Your task is to repeat the listing exactly.

* * *

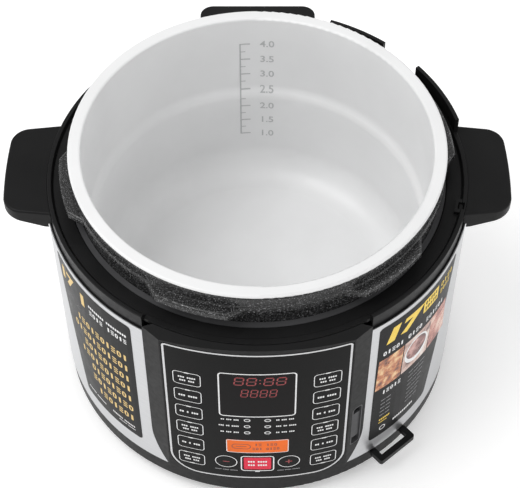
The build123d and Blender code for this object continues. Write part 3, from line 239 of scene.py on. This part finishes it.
FINISHES = {
    "pot_coating": ceramic_coat(),
    "flange_paint": speckled_enamel(),
    "seal": moulded("seal", (0.05, 0.05, 0.052), 0.6),
    "steel_sheet": brushed_sheet(),
    "zinc_sheet": metal("zinc_sheet", (0.55, 0.56, 0.57), 0.45, 220.0),
    "black_plastic": moulded("black_plastic", (0.011, 0.011, 0.0112), 0.36),
    "dark_plastic": moulded("dark_plastic", (0.009, 0.009, 0.0092), 0.42),
    "gloss_black": polished("gloss_black", (0.003, 0.003, 0.003), 0.16),
    "key_black": polished("key_black", (0.0032, 0.0032, 0.0033), 0.2),
    "key_orange": polished("key_orange", (0.83, 0.16, 0.025), 0.3),
    "key_red": polished("key_red", (0.70, 0.035, 0.07), 0.3),
    "smoked_lens": polished("smoked_lens", (0.003, 0.0022, 0.0023), 0.12),
    "clear_pipe": polished("clear_pipe", (0.05, 0.05, 0.052), 0.2),
    "clear_cup": polished("clear_cup", (0.30, 0.32, 0.34), 0.2),
    "grey_plastic": moulded("grey_plastic", (0.075, 0.075, 0.078), 0.4),
    "rubber": moulded("rubber", (0.02, 0.02, 0.02), 0.75),
    "steel": metal("steel", (0.6, 0.6, 0.62), 0.3),
    "cast_aluminium": metal("cast_aluminium", (0.62, 0.63, 0.64), 0.42, 400.0),
    "spring_steel": metal("spring_steel", (0.5, 0.5, 0.52), 0.28),
    "brass": metal("brass", (0.75, 0.6, 0.3), 0.3),
    "circuit_board": board_paint(),
    "component": moulded("component", (0.05, 0.05, 0.06), 0.45),
    "module": polished("module", (0.03, 0.03, 0.032), 0.25),
    "wire_sleeve": moulded("wire_sleeve", (0.35, 0.14, 0.05), 0.5),
}
INKS = {
    "white": ink("ink_white", (0.80, 0.80, 0.80)),
    "silver": ink("ink_silver", (0.62, 0.62, 0.63), 0.3),
    "grey": ink("ink_grey", (0.30, 0.30, 0.31)),
    "gold": ink("ink_gold", (0.72, 0.50, 0.16)),
    "yellow": ink("ink_yellow", (0.86, 0.60, 0.05)),
    "film": polished("printed_film", (0.007, 0.007, 0.0072), 0.3),
    # Litre marks: stamped into the wall in the pot's own colour; this darker grey is painted shade of
    # their relief.
    "mark": ink("litre_mark_painted_shade", (0.50, 0.505, 0.51)),
    # Lit segments of the display, a lamp; the minus and plus signs on the keys also use this ink, and
    # on them the glow is painted.
    "digit": glowing("lit_digit", (0.24, 0.008, 0.012), 0.14),
    # Unlit segments: a dim red of their own, plus a painted glow, though they are no lamp.
    "faint": glowing("unlit_digit_painted_glow", (0.13, 0.006, 0.008), 0.05),
    "orange_dark": ink("ink_orange_dark", (0.30, 0.045, 0.012)),
    "dish_warm": dish_print(
        "dish_warm",
        [(0.36, (0.12, 0.03, 0.012)), (0.5, (0.50, 0.15, 0.04)), (0.64, (0.80, 0.52, 0.26))],
        170,
    ),
    "dish_pale": dish_print(
        "dish_pale",
        [(0.38, (0.10, 0.035, 0.03)), (0.5, (0.55, 0.36, 0.30)), (0.62, (0.78, 0.68, 0.62))],
        70,
    ),
    "dish_dark": dish_print(
        "dish_dark",
        [(0.38, (0.05, 0.012, 0.010)), (0.52, (0.20, 0.06, 0.05)), (0.66, (0.62, 0.34, 0.30))],
        110,
    ),
    "dish_rose": dish_print(
        "dish_rose",
        [(0.36, (0.24, 0.05, 0.035)), (0.5, (0.55, 0.22, 0.16)), (0.66, (0.75, 0.52, 0.42))],
        100,
    ),
}


def finish_nodes():
    """Give every CAD node the finish that the record names."""
    for part in frame["record"]["subparts"]:
        node = NODES[part["node"]]
        material = FINISHES[part["material_slot"]].material
        node.data.materials.clear()
        node.data.materials.append(material)


# ---- Laying flat artwork on the model -----------------------------------------


def shape_tree(name):
    """Faces of a CAD node, ready for rays."""
    mesh = NODES[name].data
    corners = [vertex.co.copy() for vertex in mesh.vertices]
    return BVHTree.FromPolygons(corners, [list(face.vertices) for face in mesh.polygons])


class Ground:
    """Surface of some CAD nodes, as flat artwork in millimetres sees it."""

    def __init__(self, *names, lift=BASE_LIFT):
        self.trees = [shape_tree(name) for name in names]
        self.lift = lift * MM

    def hit(self, start, way):
        """Place along a ray, or along one just beside it where that one meets a joint."""
        for aside in (0.0, RAY_ASIDE, -RAY_ASIDE):
            origin = start + Vector((0, 0, aside * MM))
            casts = [tree.ray_cast(origin, way) for tree in self.trees]
            distances = [distance for place, _, _, distance in casts if place is not None]
            if distances:
                return start + way * (min(distances) - self.lift)
        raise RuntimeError(f"artwork misses the model near {start}")


class FrontGround(Ground):
    """Artwork in x and height, laid on the panel from the front."""

    def lay(self, u, v):
        return self.hit(Vector((u * MM, -RAY_START, v * MM)), Vector((0, 1, 0)))


class RearWallGround(Ground):
    """Artwork in x and height, laid on the inside of the pot's rear wall."""

    def lay(self, u, v):
        return self.hit(Vector((u * MM, AXIS_Y, v * MM)), Vector((0, 1, 0)))


class RoundGround(Ground):
    """Artwork in arc length from the front and height, laid on the steel shell."""

    def lay(self, u, v):
        turn = u * MM / SHELL_RADIUS
        out = Vector((sin(turn), -cos(turn), 0))
        start = Vector((0, AXIS_Y, v * MM)) + out * RAY_START
        return self.hit(start, -out)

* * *

RESPONSE TO THE EXERCISE
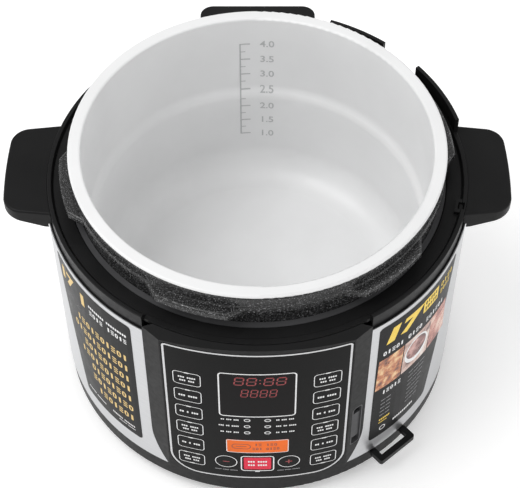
The build123d and Blender code for this object continues. Write part 3, from line 239 of scene.py on. This part finishes it.
FINISHES = {
    "pot_coating": ceramic_coat(),
    "flange_paint": speckled_enamel(),
    "seal": moulded("seal", (0.05, 0.05, 0.052), 0.6),
    "steel_sheet": brushed_sheet(),
    "zinc_sheet": metal("zinc_sheet", (0.55, 0.56, 0.57), 0.45, 220.0),
    "black_plastic": moulded("black_plastic", (0.011, 0.011, 0.0112), 0.36),
    "dark_plastic": moulded("dark_plastic", (0.009, 0.009, 0.0092), 0.42),
    "gloss_black": polished("gloss_black", (0.003, 0.003, 0.003), 0.16),
    "key_black": polished("key_black", (0.0032, 0.0032, 0.0033), 0.2),
    "key_orange": polished("key_orange", (0.83, 0.16, 0.025), 0.3),
    "key_red": polished("key_red", (0.70, 0.035, 0.07), 0.3),
    "smoked_lens": polished("smoked_lens", (0.003, 0.0022, 0.0023), 0.12),
    "clear_pipe": polished("clear_pipe", (0.05, 0.05, 0.052), 0.2),
    "clear_cup": polished("clear_cup", (0.30, 0.32, 0.34), 0.2),
    "grey_plastic": moulded("grey_plastic", (0.075, 0.075, 0.078), 0.4),
    "rubber": moulded("rubber", (0.02, 0.02, 0.02), 0.75),
    "steel": metal("steel", (0.6, 0.6, 0.62), 0.3),
    "cast_aluminium": metal("cast_aluminium", (0.62, 0.63, 0.64), 0.42, 400.0),
    "spring_steel": metal("spring_steel", (0.5, 0.5, 0.52), 0.28),
    "brass": metal("brass", (0.75, 0.6, 0.3), 0.3),
    "circuit_board": board_paint(),
    "component": moulded("component", (0.05, 0.05, 0.06), 0.45),
    "module": polished("module", (0.03, 0.03, 0.032), 0.25),
    "wire_sleeve": moulded("wire_sleeve", (0.35, 0.14, 0.05), 0.5),
}
INKS = {
    "white": ink("ink_white", (0.80, 0.80, 0.80)),
    "silver": ink("ink_silver", (0.62, 0.62, 0.63), 0.3),
    "grey": ink("ink_grey", (0.30, 0.30, 0.31)),
    "gold": ink("ink_gold", (0.72, 0.50, 0.16)),
    "yellow": ink("ink_yellow", (0.86, 0.60, 0.05)),
    "film": polished("printed_film", (0.007, 0.007, 0.0072), 0.3),
    # Litre marks: stamped into the wall in the pot's own colour; this darker grey is painted shade of
    # their relief.
    "mark": ink("litre_mark_painted_shade", (0.50, 0.505, 0.51)),
    # Lit segments of the display, a lamp; the minus and plus signs on the keys also use this ink, and
    # on them the glow is painted.
    "digit": glowing("lit_digit", (0.24, 0.008, 0.012), 0.14),
    # Unlit segments: a dim red of their own, plus a painted glow, though they are no lamp.
    "faint": glowing("unlit_digit_painted_glow", (0.13, 0.006, 0.008), 0.05),
    "orange_dark": ink("ink_orange_dark", (0.30, 0.045, 0.012)),
    "dish_warm": dish_print(
        "dish_warm",
        [(0.36, (0.12, 0.03, 0.012)), (0.5, (0.50, 0.15, 0.04)), (0.64, (0.80, 0.52, 0.26))],
        170,
    ),
    "dish_pale": dish_print(
        "dish_pale",
        [(0.38, (0.10, 0.035, 0.03)), (0.5, (0.55, 0.36, 0.30)), (0.62, (0.78, 0.68, 0.62))],
        70,
    ),
    "dish_dark": dish_print(
        "dish_dark",
        [(0.38, (0.05, 0.012, 0.010)), (0.52, (0.20, 0.06, 0.05)), (0.66, (0.62, 0.34, 0.30))],
        110,
    ),
    "dish_rose": dish_print(
        "dish_rose",
        [(0.36, (0.24, 0.05, 0.035)), (0.5, (0.55, 0.22, 0.16)), (0.66, (0.75, 0.52, 0.42))],
        100,
    ),
}


def finish_nodes():
    """Give every CAD node the finish that the record names."""
    for part in frame["record"]["subparts"]:
        node = NODES[part["node"]]
        material = FINISHES[part["material_slot"]].material
        node.data.materials.clear()
        node.data.materials.append(material)


# ---- Laying flat artwork on the model -----------------------------------------


def shape_tree(name):
    """Faces of a CAD node, ready for rays."""
    mesh = NODES[name].data
    corners = [vertex.co.copy() for vertex in mesh.vertices]
    return BVHTree.FromPolygons(corners, [list(face.vertices) for face in mesh.polygons])


class Ground:
    """Surface of some CAD nodes, as flat artwork in millimetres sees it."""

    def __init__(self, *names, lift=BASE_LIFT):
        self.trees = [shape_tree(name) for name in names]
        self.lift = lift * MM

    def hit(self, start, way):
        """Place along a ray, or along one just beside it where that one meets a joint."""
        for aside in (0.0, RAY_ASIDE, -RAY_ASIDE):
            origin = start + Vector((0, 0, aside * MM))
            casts = [tree.ray_cast(origin, way) for tree in self.trees]
            distances = [distance for place, _, _, distance in casts if place is not None]
            if distances:
                return start + way * (min(distances) - self.lift)
        raise RuntimeError(f"artwork misses the model near {start}")


class FrontGround(Ground):
    """Artwork in x and height, laid on the panel from the front."""

    def lay(self, u, v):
        return self.hit(Vector((u * MM, -RAY_START, v * MM)), Vector((0, 1, 0)))


class RearWallGround(Ground):
    """Artwork in x and height, laid on the inside of the pot's rear wall."""

    def lay(self, u, v):
        return self.hit(Vector((u * MM, AXIS_Y, v * MM)), Vector((0, 1, 0)))


class RoundGround(Ground):
    """Artwork in arc length from the front and height, laid on the steel shell."""

    def lay(self, u, v):
        turn = u * MM / SHELL_RADIUS
        out = Vector((sin(turn), -cos(turn), 0))
        start = Vector((0, AXIS_Y, v * MM)) + out * RAY_START
        return self.hit(start, -out)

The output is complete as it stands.